Ferdows took the blueprints from General Adad’s hand, as the border guard with the confiscated cameras signaled the Americans to stay put. He strode quickly, glancing back at the hostages. Dong-Sun watched the bearded American pull a small object, like a pen, out of his shirtsleeve. Sensing danger, she stepped behind Ferdows and General Adad to use them as human shields. She didn’t want to die in war-torn Syria.
With a click of the pen a starburst grenade, hidden inside a camera, exploded in a percussion blast, instantly killing the Syrian soldier. The shock wave radiated out, knocking over the generals, Adad and Ferdows, back on top of diminutive Dong-Sun. The generals, closest to the border guard’s motionless body, writhed in pain, covering their ears as blood seeped out.
The CIA agents yanked the other border guard to the ground, wresting the AK-47 and pistol from him. The female agent turned around and fired the pistol, shooting General Adad’s bodyguards. The bearded agent stabbed the border guard in the ribs, driving the blade into his ribs until his eyes flared open in shock, while his will to fight slackened.
Taking a page out of Osama bin Laden’s al Qaeda playbook—when he dispatched a pair of assassins dressed as journalists to blow up the Afghan Northern Alliance leader Ahmad Shah Massoud two days before the 9/11 attacks—Alan Cuthbert and his fellow CIA operator moved in to secure the site.

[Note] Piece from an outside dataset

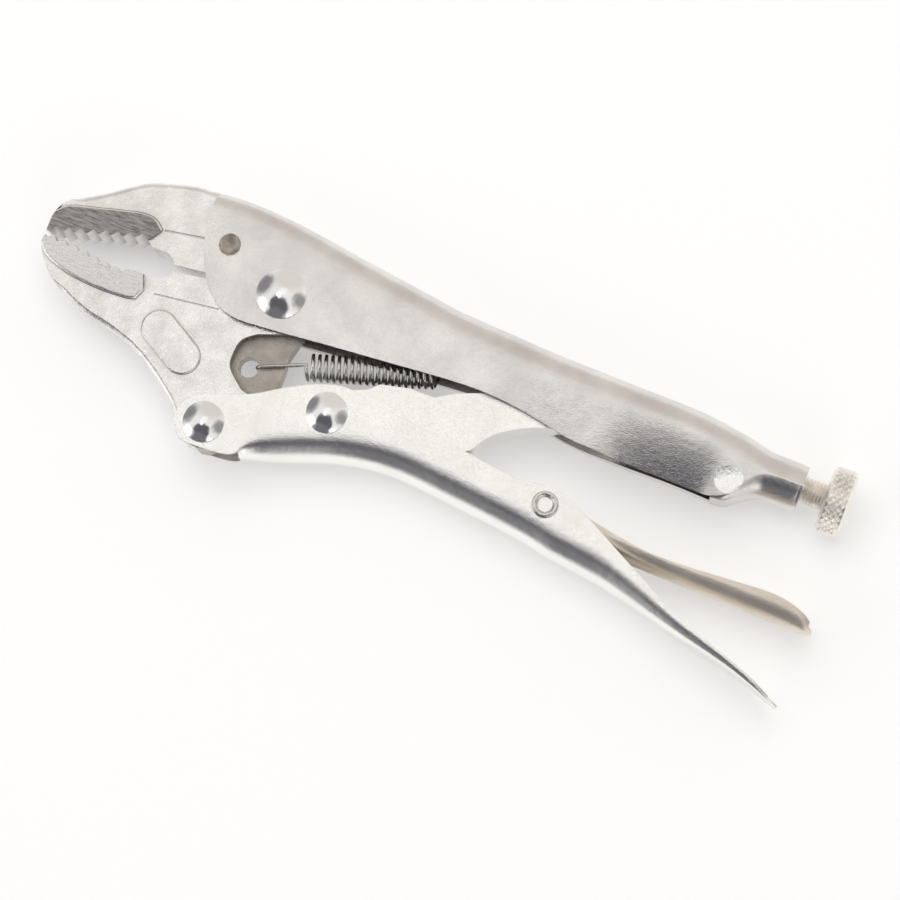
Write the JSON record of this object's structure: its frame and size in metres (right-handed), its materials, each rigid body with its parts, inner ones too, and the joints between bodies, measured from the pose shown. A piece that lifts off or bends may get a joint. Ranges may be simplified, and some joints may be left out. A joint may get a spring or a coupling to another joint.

A jeep rumbled up the road in a cloud of dust, cut across the flats toward them where the connector road had been designed. The female agent picked up the plans, while Agent Cuthbert pulled a quivering Ferdows off of Dong-Sun. With the cap blown off her head and her long hair disheveled, draping her stunned face, Cuthbert lifted the engineer to her feet as the jeep skidded to a halt. Waiting to see who was in the vehicle, the female agent frisked Dong-Sun’s backside. The agent felt the outline of a pistol tucked down the belt of her narrow waist, and pulled out a Browning automatic.